Note that no actual tracking is done, i.e. no information from previous frames is used.

Colour Segmentation

The colour segmentation is done using a pixel-wise XGBoost classifier. The model is trained in Python using manually labelled images and then converted to static C++ code (basically a big if/else tree) for best performance. See Train Colour Segmentation for the Object Tracker for more details on how to train the model.

The input of the model are the RGB and HSV values of a single pixel, the output is a label denoting either one of the six colours or the background. From this a binary segmentation mask is generated for each colour.

To reduce noise, the image is first blurred a bit before applying the classifier and afterwards morpholocial opening is applied on the segmentation masks to remove single-pixel noise.

Since in one image at most three sides of the cuboid can be visible at once, the colours are ordered by the number of pixels and only the three most dominant colours are considered in the following pose estimation step.

Pose Estimation

The basic idea is to find a pose that, when projecting the cube into the images, matches best with the segmented pixels.

To speed up the optimisation, we are not using all the segmented pixels, though, but sample a fixed number, where the number of pixels drawn from each mask is chosen proportionally to the size of the mask.

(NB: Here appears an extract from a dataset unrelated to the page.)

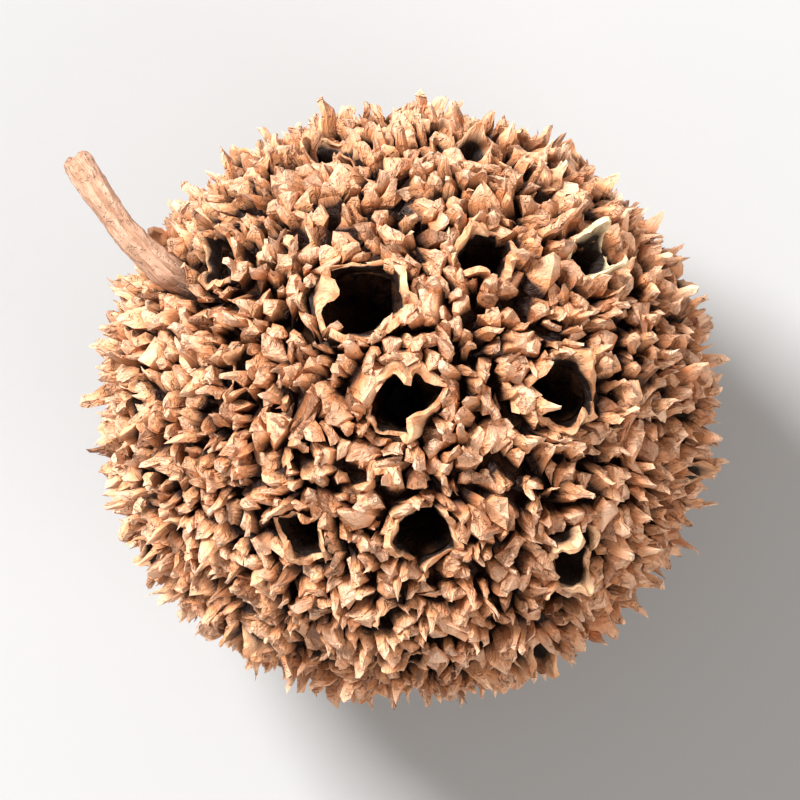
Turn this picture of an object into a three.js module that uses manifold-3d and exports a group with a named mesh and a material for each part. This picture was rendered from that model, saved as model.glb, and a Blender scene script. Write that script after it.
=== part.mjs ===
// A dried sweetgum seed ball with the stub of its stalk.
// The ball is one woody piece: small capsules grown together, each with a two-valved mouth that has
// opened over a deep empty pocket, and pointed scales that fill all the ground between the mouths.
// Millimetres, +Z up. The origin is on the worn tip of the lowest scale, where the ball rests.
import * as THREE from "three";
import { ConvexHull } from "three/addons/math/ConvexHull.js";
import { mergeVertices } from "three/addons/utils/BufferGeometryUtils.js";
import Module from "manifold-3d";

const wasm = await Module();
wasm.setup();

// The ball, measured over the tips of its scales.
const ballWidth = 30.4; // along X
const ballDepth = 29.2; // along Y
const ballHeight = 28.8; // along Z, before the lowest tips are worn
const wornTips = 0.8; // height lost by the lowest scales, which leaves the flat spot
const reach = new THREE.Vector3(ballWidth, ballDepth, ballHeight).multiplyScalar(0.5);
const centreHeight = reach.z - wornTips;

// The scales. Heights are shares of the way from the centre to the outside of the ball.
const scaleSpacing = 2.0; // between neighbouring tips
const grooveShare = 0.87; // the bottom of the grooves between scales
const tipShare = [0.95, 1.0]; // the lowest and the highest tip
const tipLean = 0.28; // how far a tip leans sideways, at most, as a share of the spacing
const ringGap = 0.62; // from a lip's outer edge to the tips of the scales around it
const ringSpacing = 1.7; // between those tips
const ringSlack = 0.03; // how far inside a mouth's ring a tip may stand, as a share of its size
const ringCrowding = 0.6; // the closest two ring tips may stand, as a share of the spacing
const fillCrowding = 0.86; // the same for the tips between the rings
const fillSites = 9000; // places that are tried between the rings

// The capsules. Each mouth is a pointed oval with a raised lip, over a pocket that narrows inwards.
const mouthLength = [2.3, 3.1]; // of the free capsules
const mouthWidth = [1.2, 1.9];
const lipThickness = 0.42;
const lipPoint = 1.3; // thickness at the mouth's pointed ends, in lip thicknesses
const lipShare = 0.965; // height of the lip's edge
const lipRoot = 0.8; // the lip grows out of this height
const lipSpread = 1.08; // size of the lip's root against its edge
const lipSegments = 4; // along each of its two sides
const pocketDepth = 6.2; // from the lip's edge
const pocketEase = 1.05; // size of the pocket's top against the mouth
const pocketTaper = 0.42; // size of the pocket's floor against its top

// The free capsules start out evenly scattered under the upper ones, then push each other apart.
const freeCapsules = 25;
const freeBelow = 0.35; // the highest a free capsule starts, as a share of the ball's half height
const freeClearance = 0.35; // from the fixed ones at the start, in half ball widths
const pushSteps = 150;
const pushStrength = 0.0006;
const pushFalloff = 4; // the push is divided by the distance to this power

// The mouths that face up: [bearing from +X, tilt from +Z, turn of the slit, length, width].
const upperMouths = [
  [113, 24, 27, 4.0, 3.3],
  [62, 36, 73, 3.1, 2.5],
  [38, 54, 82, 2.6, 1.6],
  [150, 1, 140, 3.5, 3.1],
  [4, 33, 81, 3.5, 3.0],
  [-83, 28, 73, 3.1, 2.4],
  [-127, 36, 7, 2.8, 2.0],
  [-42, 50, 12, 3.3, 2.4],
  [142, 54, 78, 2.9, 1.7],
  [74, 66, 1, 2.8, 1.4],
  [182, 66, 170, 2.4, 1.2],
  [170, 36, 178, 2.3, 0.9],
  [-16, 79, 60, 2.6, 1.4],
  [-93, 63, 13, 2.5, 1.3],
];

// The stalk: a bent round stub, its root set in the ball's side.
const stalkDiameter = 1.45;
const stalkSides = 10;
const stalkSteps = 8;
const rootGap = 0.3; // clearance round the root, in its socket
const rootPoint = new THREE.Vector3(-9.2, 5.0, 4.9); // this and the route are from the ball's centre
const stalkRoute = [
  new THREE.Vector3(-11.5, 6.5, 6.2),
  new THREE.Vector3(-13.5, 8.7, 7.1),
  new THREE.Vector3(-15.4, 11.6, 7.6),
];

// A repeatable source of numbers from 0 to 1, so that the ball grows the same way every time.
function seededNumbers(seed) {
  let state = seed;
  return () => {
    state = (state * 16807) % 2147483647;
    return state / 2147483647;
  };
}

const between = ([low, high], share) => low + (high - low) * share;

// The direction at a bearing from +X and a tilt from +Z, in degrees.
function directionOf(bearing, tilt) {
  const around = THREE.MathUtils.degToRad(bearing);
  const down = THREE.MathUtils.degToRad(tilt);
  return new THREE.Vector3(
    Math.sin(down) * Math.cos(around),
    Math.sin(down) * Math.sin(around),
    Math.cos(down),
  );
}

// A point at a share of the way from the centre to the outside of the ball.
function onBall(direction, share) {
  return direction.clone().multiply(reach).multiplyScalar(share);
}

// Evenly scattered directions along a golden-angle spiral.
function spiral(count) {
  const goldenAngle = Math.PI * (3 - Math.sqrt(5));
  return Array.from({ length: count }, (_, i) => {
    const height = 1 - (2 * i + 1) / count;
    const across = Math.sqrt(1 - height * height);
    return new THREE.Vector3(
      across * Math.cos(goldenAngle * i),
      across * Math.sin(goldenAngle * i),
      height,
    );
  });
}

// The upper capsules are set. The free ones push away from all the others, from the stalk and from
// the spot that the ball rests on.
function growCapsules() {
  const random = seededNumbers(71);
  const upper = upperMouths.map(([bearing, tilt, turn, length, width]) => ({
    axis: directionOf(bearing, tilt),
    turn: THREE.MathUtils.degToRad(turn),
    length,
    width,
  }));
  const stalkAxis = rootPoint.clone().divide(reach).normalize();
  const restAxis = new THREE.Vector3(0, 0, -1);
  const fixed = [...upper.map((capsule) => capsule.axis), stalkAxis, restAxis];
  const places = spiral(2 * (freeCapsules + fixed.length))
    .filter((axis) => axis.z < freeBelow)
    .filter((axis) => fixed.every((other) => other.distanceTo(axis) > freeClearance))
    .sort((a, b) => a.z - b.z);
  const free = Array.from({ length: freeCapsules }, (_, i) =>
    places[Math.floor(((i + 0.5) * places.length) / freeCapsules)]);
  for (let step = 0; step < pushSteps; step++) {
    for (const axis of free) {
      const push = new THREE.Vector3();
      for (const other of [...fixed, ...free]) {
        if (other === axis) continue;
        const away = axis.clone().sub(other);
        push.addScaledVector(away, pushStrength / Math.pow(away.length(), pushFalloff));
      }
      axis.add(push).normalize();
    }
  }
  const lower = free.map((axis) => ({
    axis,
    turn: Math.PI * random(),
    length: between(mouthLength, random()),
    width: between(mouthWidth, random()),
  }));
  return [...upper, ...lower];
}

// The capsule's own frame: X along its slit, Z out of the ball.
function capsuleFrame({ axis, turn }) {
  const east = new THREE.Vector3(0, 0, 1).cross(axis).normalize();
  const slit = east.applyAxisAngle(axis, turn);
  return new THREE.Matrix4().makeBasis(slit, axis.clone().cross(slit), axis);
}

// A geometry as a solid, with its shared vertices merged.
function solidOf(geometry) {
  const bare = geometry.clone();
  bare.deleteAttribute("normal");
  bare.deleteAttribute("uv");
  const { index, attributes } = mergeVertices(bare, 1e-4);
  return new wasm.Manifold(new wasm.Mesh({
    numProp: 3,
    vertProperties: new Float32Array(attributes.position.array),
    triVerts: new Uint32Array(index.array),
  }));
}

function geometryOf(solid) {
  const { vertProperties, triVerts } = solid.getMesh();
  const geometry = new THREE.BufferGeometry();
  geometry.setAttribute("position", new THREE.BufferAttribute(vertProperties, 3));
  geometry.setIndex(new THREE.BufferAttribute(triVerts, 1));
  const flat = geometry.toNonIndexed();
  flat.computeVertexNormals();
  return flat;
}

// The directions of all the tips: a ring around each mouth, then whatever fits between the rings.
function scaleDirections(capsules) {
  const tips = [new THREE.Vector3(0, 0, -1)];
  const meanReach = (reach.x + reach.y + reach.z) / 3;
  const clear = (direction, gap) => tips.every((tip) => tip.distanceTo(direction) * meanReach > gap);
  const mouths = capsules.map((capsule) => ({
    frame: capsuleFrame(capsule),
    inverse: capsuleFrame(capsule).invert(),
    halfLength: capsule.length / 2 + lipThickness + ringGap,
    halfWidth: capsule.width / 2 + lipThickness + ringGap,
  }));
  const outsideMouths = (direction) => mouths.every(({ inverse, halfLength, halfWidth }) => {
    const local = direction.clone().applyMatrix4(inverse).multiplyScalar(meanReach);
    const across = Math.hypot(local.x / halfLength, local.y / halfWidth);
    return local.z < 0 || across > 1 - ringSlack;
  });
  for (const { frame, halfLength, halfWidth } of mouths) {
    const count = Math.round((Math.PI * (halfLength + halfWidth)) / ringSpacing);
    for (let i = 0; i < count; i++) {
      const angle = (2 * Math.PI * (i + 0.5)) / count;
      const tip = new THREE.Vector3(
        (halfLength * Math.cos(angle)) / meanReach,
        (halfWidth * Math.sin(angle)) / meanReach,
        1,
      ).applyMatrix4(frame).normalize();
      if (outsideMouths(tip) && clear(tip, ringCrowding * scaleSpacing)) tips.push(tip);
    }
  }
  for (const tip of spiral(fillSites)) {
    if (outsideMouths(tip) && clear(tip, fillCrowding * scaleSpacing)) tips.push(tip);
  }
  return tips;
}

// A ball of pointed scales that share their grooves. The hull of the tip directions joins each tip
// to its neighbours; every face of that hull gives one low corner where three scales meet.
function ballOfScales(capsules) {
  const random = seededNumbers(5);
  const sites = [...scaleDirections(capsules), ...capsules.map((capsule) => capsule.axis)];
  const firstMouth = sites.length - capsules.length;
  const siteNumber = new Map(sites.map((site, i) => [site, i]));
  const hull = new ConvexHull().setFromPoints(sites);
  const points = sites.map((site, i) => {
    if (i >= firstMouth) return onBall(site, grooveShare);
    const lean = new THREE.Vector3(random(), random(), random()).subScalar(0.5);
    const leaning = site.clone().addScaledVector(lean, (tipLean * scaleSpacing) / reach.z);
    return onBall(i === 0 ? site : leaning.normalize(), i === 0 ? 1 : between(tipShare, random()));
  });
  const cornerNumber = new Map();
  for (const face of hull.faces) {
    cornerNumber.set(face, points.length);
    points.push(onBall(face.normal.clone().normalize(), grooveShare));
  }
  const triangles = [];
  for (const face of hull.faces) {
    for (let i = 0; i < 3; i++) {
      const edge = face.getEdge(i);
      triangles.push(
        siteNumber.get(edge.head().point),
        cornerNumber.get(face),
        cornerNumber.get(edge.twin.face),
      );
    }
  }
  const geometry = new THREE.BufferGeometry().setFromPoints(points);
  geometry.setIndex(triangles);
  return solidOf(geometry);
}

// A plug with a pointed oval outline, from low to high along Z, tapered so that its floor is smaller
// or larger than its top.
function ovalPlug(length, width, low, high, floorShare) {
  const outline = new THREE.Shape();
  outline.moveTo(-length / 2, 0);
  outline.quadraticCurveTo(0, -width, length / 2, 0);
  outline.quadraticCurveTo(0, width, -length / 2, 0);
  const plug = new THREE.ExtrudeGeometry(outline, {
    depth: high - low,
    bevelEnabled: false,
    curveSegments: lipSegments,
  });
  const { position } = plug.attributes;
  for (let i = 0; i < position.count; i++) {
    const size = position.getZ(i) < (high - low) / 2 ? floorShare : 1;
    position.setXY(i, position.getX(i) * size, position.getY(i) * size);
  }
  return plug.translate(0, 0, low);
}

const reachAlong = (axis) => axis.clone().multiply(reach).length();

function capsuleLip(capsule) {
  const full = reachAlong(capsule.axis);
  return solidOf(
    ovalPlug(
      capsule.length + 2 * lipPoint * lipThickness,
      capsule.width + 2 * lipThickness,
      full * lipRoot,
      full * lipShare,
      lipSpread,
    ).applyMatrix4(capsuleFrame(capsule)),
  );
}

function capsulePocket(capsule) {
  const full = reachAlong(capsule.axis);
  return solidOf(
    ovalPlug(
      capsule.length * pocketEase,
      capsule.width * pocketEase,
      full * lipShare - pocketDepth,
      full + 1,
      pocketTaper,
    ).applyMatrix4(capsuleFrame(capsule)),
  );
}

// The stalk as a bent tube. More radius and a deeper root make the socket that it sits in.
function stalkTube(extra) {
  const section = new THREE.Shape();
  section.absarc(0, 0, stalkDiameter / 2 + extra, 0, 2 * Math.PI);
  const deeper = rootPoint.clone().sub(stalkRoute[0]).normalize().multiplyScalar(extra);
  const route = new THREE.CatmullRomCurve3([rootPoint.clone().add(deeper), ...stalkRoute]);
  return new THREE.ExtrudeGeometry(section, {
    extrudePath: route,
    steps: stalkSteps,
    curveSegments: stalkSides / 2,
    bevelEnabled: false,
  });
}

function seedBall() {
  const capsules = growCapsules();
  const lips = wasm.Manifold.union(capsules.map(capsuleLip));
  const pockets = wasm.Manifold.union(capsules.map(capsulePocket));
  const belowRest = solidOf(
    new THREE.BoxGeometry(ballWidth, ballDepth, ballHeight).translate(
      0,
      0,
      -centreHeight - ballHeight / 2,
    ),
  );
  const ball = ballOfScales(capsules)
    .add(lips)
    .subtract(pockets)
    .subtract(solidOf(stalkTube(rootGap)))
    .subtract(belowRest);
  return geometryOf(ball);
}

const scaleBrown = new THREE.MeshStandardMaterial({
  color: new THREE.Color(0.56, 0.36, 0.23),
  roughness: 0.85,
  metalness: 0,
});
const stalkBrown = new THREE.MeshStandardMaterial({
  color: new THREE.Color(0.62, 0.44, 0.31),
  roughness: 0.8,
  metalness: 0,
});

const ball = new THREE.Mesh(seedBall(), scaleBrown);
ball.name = "seed_ball";
const stalk = new THREE.Mesh(stalkTube(0), stalkBrown);
stalk.name = "stalk";

const sweetgum = new THREE.Group();
sweetgum.add(ball, stalk);
sweetgum.position.z = centreHeight;

export default sweetgum;
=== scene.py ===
# A dried sweetgum seed ball with the stub of its stalk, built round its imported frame. Metres, +Z up.
import math
import random
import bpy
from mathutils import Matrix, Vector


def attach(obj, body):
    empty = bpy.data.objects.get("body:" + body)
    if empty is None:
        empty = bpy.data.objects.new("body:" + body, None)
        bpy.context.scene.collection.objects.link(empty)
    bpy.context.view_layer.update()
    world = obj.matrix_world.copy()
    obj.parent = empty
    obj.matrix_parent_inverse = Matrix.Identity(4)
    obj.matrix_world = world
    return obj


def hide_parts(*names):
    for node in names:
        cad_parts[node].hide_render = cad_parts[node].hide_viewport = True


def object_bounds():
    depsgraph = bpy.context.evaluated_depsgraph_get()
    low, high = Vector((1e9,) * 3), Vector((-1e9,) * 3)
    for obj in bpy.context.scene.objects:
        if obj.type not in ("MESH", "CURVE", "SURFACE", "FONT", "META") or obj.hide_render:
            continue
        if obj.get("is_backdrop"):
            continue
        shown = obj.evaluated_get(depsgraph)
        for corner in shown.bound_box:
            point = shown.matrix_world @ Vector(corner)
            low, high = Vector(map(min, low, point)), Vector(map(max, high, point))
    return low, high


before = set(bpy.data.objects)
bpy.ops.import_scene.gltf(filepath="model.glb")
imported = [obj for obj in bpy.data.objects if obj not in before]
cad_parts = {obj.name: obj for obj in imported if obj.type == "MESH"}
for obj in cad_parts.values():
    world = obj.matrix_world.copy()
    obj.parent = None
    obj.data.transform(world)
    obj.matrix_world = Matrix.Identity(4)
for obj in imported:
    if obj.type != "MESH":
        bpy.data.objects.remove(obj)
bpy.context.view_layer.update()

from types import SimpleNamespace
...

The optimisation is done using the *differential evolution* algorithm of OptimLib.

Cost Function

To compute the cost of a given pose sample is a weighted sum of two parts:

  1. Pixel distance cost: The object is projected into each of the given images. For each sampled mask pixel it is checked if it lies inside the face polygon of the corresponding object face. If not the square root of its distance to the polygon is computed and added to the cost.

  2. Face visibility cost: For each detected colour it is checked if in the given pose the corresponding face of the object is actually visible in to the camera. The idea behind this is that if there are blue pixels in the image but with the estimated pose the blue side of the object is facing away from the camera, this estimate cannot be correct.

    If the face is visible to the camera, the “visibility cost” is zero, otherwise it is set to value proportional to the number of segmented pixels of that colour and how much the face is rotated away from the camera.